* **GIVEN MATERIAL**
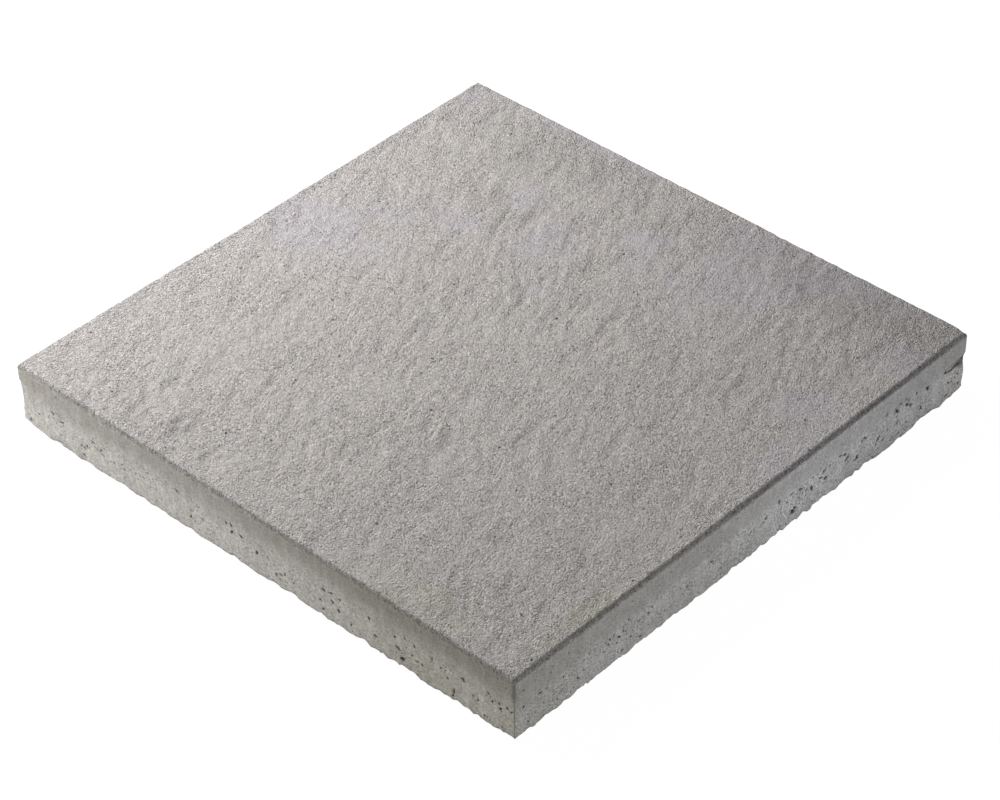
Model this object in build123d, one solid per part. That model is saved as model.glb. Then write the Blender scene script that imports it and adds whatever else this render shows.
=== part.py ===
from build123d import *
import os
from math import ceil, exp, pi, sin

# Concrete paving slab, cast and pressed in one piece, lying with its wearing face up.
# Millimetres. The origin is the centre of the underside, X and Y run along the sides, Z is up.

# overall size
slab_length = 450.0  # along X
slab_width = 450.0  # along Y
slab_thickness = 52.0  # down to the lowest parts of the torn edge

# bevel pressed round the wearing face
arris_run = 1.7  # in plan
arris_drop = 3.2  # in height

# the fine facing mix stands a little proud of the coarse backing mix below it
facing_shallow = 15.5  # least depth of the seam below the wearing face
facing_deep = 19.5  # greatest depth of the seam
facing_pitch = 130.0  # length of one rise and fall of the seam
lip_run = 0.6  # how far the facing stands proud
lip_drop = 4.0  # height in which it steps back to the backing

# torn edge round the underside, where the backing mix was struck off rough
tear_low = 0.9  # height of the edge above the underside, at the bottom of its even waves
tear_high = 2.3  # and at their top
tear_least = 0.25  # least height anywhere
tear_pitch = 17.0  # length of one rise and fall of the edge
undercut_least = 1.0  # least reach of the torn face in under the slab
undercut_most = 4.0  # greatest reach
undercut_pitch = 26.0  # length of one swing in and out

# bottom corners knocked round in handling: height lost at each one
corner_wear = {"front_left": 5.0, "front_right": 2.0, "back_right": 4.5, "back_left": 3.0}
corner_reach = 13.0  # length of side that a worn corner takes
corner_bite = 3.0  # how much further the torn face reaches in at a corner

# nicks and bulges of the torn edge: distance along the side, half length, rise
tear_marks = {
    "front": [(12.0, 5.0, 1.2), (36.0, 4.0, 1.8), (64.0, 5.0, 0.8), (98.0, 4.0, 1.4), (205.0, 4.0, 1.2),
              (243.0, 4.0, 1.8), (257.0, 5.0, 2.2), (322.0, 4.0, 1.5), (365.0, 4.0, 1.4), (384.0, 9.0, -0.9),
              (402.0, 4.0, 1.7)],
    "right": [(41.0, 5.0, -1.2), (61.0, 5.0, 1.6), (88.0, 4.0, 0.9), (119.0, 5.0, -1.2), (181.0, 6.0, -1.4),
              (208.0, 5.0, 1.4), (259.0, 5.0, 1.5), (297.0, 8.0, 0.9), (324.0, 6.0, 1.1), (344.0, 6.0, 1.7),
              (368.0, 8.0, -1.4), (411.0, 9.0, 3.6), (439.0, 8.0, 2.8)],
    "back": [(30.0, 5.0, 1.2), (88.0, 9.0, 1.7), (140.0, 14.0, 1.2), (205.0, 5.0, 1.5), (230.0, 6.0, -1.2),
             (300.0, 10.0, -1.0), (352.0, 5.0, 1.6), (395.0, 6.0, 1.3)],
    "left": [(22.0, 5.0, 1.3), (64.0, 12.0, 1.4), (128.0, 5.0, 1.4), (190.0, 7.0, 1.8), (222.0, 5.0, -1.2),
             (260.0, 12.0, -1.2), (310.0, 5.0, 1.5), (350.0, 7.0, 1.4), (402.0, 5.0, 1.3)],
}

# where each corner lies, as the signs of X and Y, and the two corners that each side joins
corners = {"front_left": (-1, -1), "front_right": (1, -1), "back_right": (1, 1), "back_left": (-1, 1)}
sides = {
    "front": ("front_left", "front_right"),
    "right": ("front_right", "back_right"),
    "back": ("back_right", "back_left"),
    "left": ("back_left", "front_left"),
}

# shares and relative lengths of the sines that make an uneven line
wave_parts = ((0.45, 1.0), (0.30, 0.53), (0.25, 2.3))
points_per_pitch = 6
wave_shift = 1.9  # phase from one side's waves to the next side's, so that no two look alike
undercut_shift = 1.0  # phase of the undercut against the edge's own waves


def uneven(along, pitch, low, high, start):
    """A height that wanders between low and high as it goes along a side."""
    swing = sum(share * sin(2 * pi * along / (pitch * stretch) + start / stretch)
                for share, stretch in wave_parts)
    return low + (high - low) * (1 + swing) / 2


def blend_to_corner(value, corner_value, distance):
    """value, led smoothly to corner_value over the worn length of a corner."""
    share = min(1.0, distance / corner_reach)
    smooth = share * share * (3 - 2 * share)
    return corner_value + (value - corner_value) * smooth


def side_length(side):
    return slab_length if side in ("front", "back") else slab_width


def wave_start(side):
    return wave_shift * (1 + list(sides).index(side))


def corner_point(corner, inset, height):
    x_sign, y_sign = corners[corner]
    return Vector(x_sign * (slab_length / 2 - inset), y_sign * (slab_width / 2 - inset), height)


def inward(side):
    """Unit vector from a side towards the middle of the slab."""
    return {"front": Vector(0, 1, 0), "right": Vector(-1, 0, 0),
            "back": Vector(0, -1, 0), "left": Vector(1, 0, 0)}[side]


def seam_height(side, along):
    """Height of the facing's lower edge, the same at every corner."""
    deepest = slab_thickness - facing_deep
    shallowest = slab_thickness - facing_shallow
    wandering = uneven(along, facing_pitch, deepest, shallowest, wave_start(side))
    nearest = min(along, side_length(side) - along)
    return blend_to_corner(wandering, (deepest + shallowest) / 2, nearest)


def tear_height(side, along):
    """Height of the torn edge above the underside."""
    height = uneven(along, tear_pitch, tear_low, tear_high, wave_start(side))
    for place, half_length, rise in tear_marks[side]:
        height += rise * exp(-(((along - place) / half_length) ** 2))
    first, last = sides[side]
    height = blend_to_corner(max(height, tear_least), corner_wear[first], along)
    return blend_to_corner(height, corner_wear[last], side_length(side) - along)


def undercut(side, along):
    """Reach of the torn face in from the backing, longest at the corners."""
    reach = uneven(along, undercut_pitch, undercut_least, undercut_most, wave_start(side) + undercut_shift)
    nearest = min(along, side_length(side) - along)
    return blend_to_corner(reach, undercut_most + corner_bite, nearest)


def straight_edge(side, inset, height):
    first, last = sides[side]
    return Edge.make_line(corner_point(first, inset, height), corner_point(last, inset, height))


def uneven_edge(side, pitch, height_at, inset, extra_inset_at=None):
    """Spline along a side between its mitred corners, at a height and inset that vary."""
    first, last = sides[side]
    length = side_length(side)
    end_inset = inset + (extra_inset_at(side, 0) if extra_inset_at else 0)
    start = corner_point(first, end_inset, 0)
    run = corner_point(last, end_inset, 0) - start
    steps = ceil(length / pitch * points_per_pitch)
    points = []
    for step in range(steps + 1):
        along = length * step / steps
        point = start + run * (step / steps) + Vector(0, 0, height_at(side, along))
        if extra_inset_at:
            point += inward(side) * (inset + extra_inset_at(side, along) - end_inset)
        points.append(point)
    return Edge.make_spline(points)


def band(upper, lower):
    """Planar face between two edges that lie in one upright plane."""
    return Face(Wire([
        upper,
        Edge.make_line(upper @ 1, lower @ 1),
        lower,
        Edge.make_line(lower @ 0, upper @ 0),
    ]))


def underside_height(side, along):
    return 0.0


def lip_height(side, along):
    return seam_height(side, along) - lip_drop


def side_edges(side):
    """The edges that run along one side, from the wearing face down to the underside."""
    return {
        "face": straight_edge(side, arris_run, slab_thickness),
        "arris": straight_edge(side, 0, slab_thickness - arris_drop),
        "seam": uneven_edge(side, facing_pitch, seam_height, 0),
        "lip": uneven_edge(side, facing_pitch, lip_height, lip_run),
        "tear": uneven_edge(side, tear_pitch, tear_height, lip_run),
        "underside": uneven_edge(side, tear_pitch, underside_height, lip_run, undercut),
    }


def side_faces(edges):
    """Arris, facing, lip, backing and torn face of one side."""
    return [
        band(edges["face"], edges["arris"]),
        band(edges["arris"], edges["seam"]),
        Face.make_surface_from_curves(edges["seam"], edges["lip"]),
        band(edges["lip"], edges["tear"]),
        Face.make_surface_from_curves(edges["tear"], edges["underside"]),
    ]


def paving_slab():
    edges = {side: side_edges(side) for side in sides}
    faces = [
        Face(Wire([edges[side]["face"] for side in sides])),
        Face(Wire([edges[side]["underside"] for side in sides])),
    ]
    for side in sides:
        faces += side_faces(edges[side])
    return Solid(Shell(faces))


os.makedirs("parts", exist_ok=True)
slab = paving_slab()
export_step(slab, "parts/paving_slab.step")
print("paving_slab", "valid" if slab.is_valid else "not valid", round(slab.volume / 1000), "cm3")
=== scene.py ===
import math
import random

import bmesh
import bpy
from mathutils import Euler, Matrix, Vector, noise
from mathutils.kdtree import KDTree


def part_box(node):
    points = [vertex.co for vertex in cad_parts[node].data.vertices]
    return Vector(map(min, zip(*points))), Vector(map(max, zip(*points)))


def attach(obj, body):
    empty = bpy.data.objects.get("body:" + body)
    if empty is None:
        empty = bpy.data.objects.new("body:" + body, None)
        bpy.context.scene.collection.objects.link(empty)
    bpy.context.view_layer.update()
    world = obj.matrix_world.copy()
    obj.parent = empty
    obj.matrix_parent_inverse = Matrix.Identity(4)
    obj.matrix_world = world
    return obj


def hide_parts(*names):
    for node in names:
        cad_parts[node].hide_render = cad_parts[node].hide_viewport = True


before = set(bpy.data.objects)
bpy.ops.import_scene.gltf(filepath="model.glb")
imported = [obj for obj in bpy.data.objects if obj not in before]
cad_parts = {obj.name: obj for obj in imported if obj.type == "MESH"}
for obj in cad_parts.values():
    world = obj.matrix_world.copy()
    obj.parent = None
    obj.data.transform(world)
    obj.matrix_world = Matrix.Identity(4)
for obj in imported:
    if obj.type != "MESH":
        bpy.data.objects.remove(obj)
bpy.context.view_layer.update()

# One concrete paving slab, lying face up on a white floor. Everything is in metres.
mm = 0.001
tiny = 1e-7
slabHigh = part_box("paving_slab")[1]
halfSide = slabHigh.x  # the slab is square, with its middle on the Z axis
topHeight = slabHigh.z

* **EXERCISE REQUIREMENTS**
Only the lines from the first line of the material above through the line that contains "corner_bite = 3.0" should be quoted, each one exactly.

* **RESPONSE**
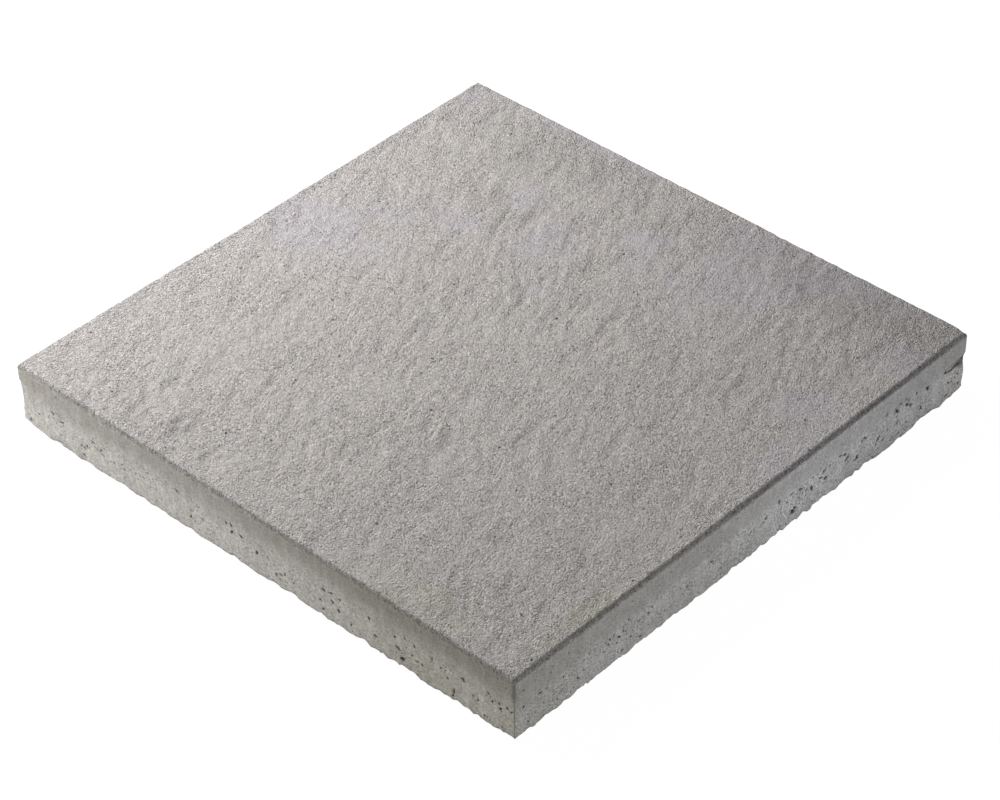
Model this object in build123d, one solid per part. That model is saved as model.glb. Then write the Blender scene script that imports it and adds whatever else this render shows.
=== part.py ===
from build123d import *
import os
from math import ceil, exp, pi, sin

# Concrete paving slab, cast and pressed in one piece, lying with its wearing face up.
# Millimetres. The origin is the centre of the underside, X and Y run along the sides, Z is up.

# overall size
slab_length = 450.0  # along X
slab_width = 450.0  # along Y
slab_thickness = 52.0  # down to the lowest parts of the torn edge

# bevel pressed round the wearing face
arris_run = 1.7  # in plan
arris_drop = 3.2  # in height

# the fine facing mix stands a little proud of the coarse backing mix below it
facing_shallow = 15.5  # least depth of the seam below the wearing face
facing_deep = 19.5  # greatest depth of the seam
facing_pitch = 130.0  # length of one rise and fall of the seam
lip_run = 0.6  # how far the facing stands proud
lip_drop = 4.0  # height in which it steps back to the backing

# torn edge round the underside, where the backing mix was struck off rough
tear_low = 0.9  # height of the edge above the underside, at the bottom of its even waves
tear_high = 2.3  # and at their top
tear_least = 0.25  # least height anywhere
tear_pitch = 17.0  # length of one rise and fall of the edge
undercut_least = 1.0  # least reach of the torn face in under the slab
undercut_most = 4.0  # greatest reach
undercut_pitch = 26.0  # length of one swing in and out

# bottom corners knocked round in handling: height lost at each one
corner_wear = {"front_left": 5.0, "front_right": 2.0, "back_right": 4.5, "back_left": 3.0}
corner_reach = 13.0  # length of side that a worn corner takes
corner_bite = 3.0  # how much further the torn face reaches in at a corner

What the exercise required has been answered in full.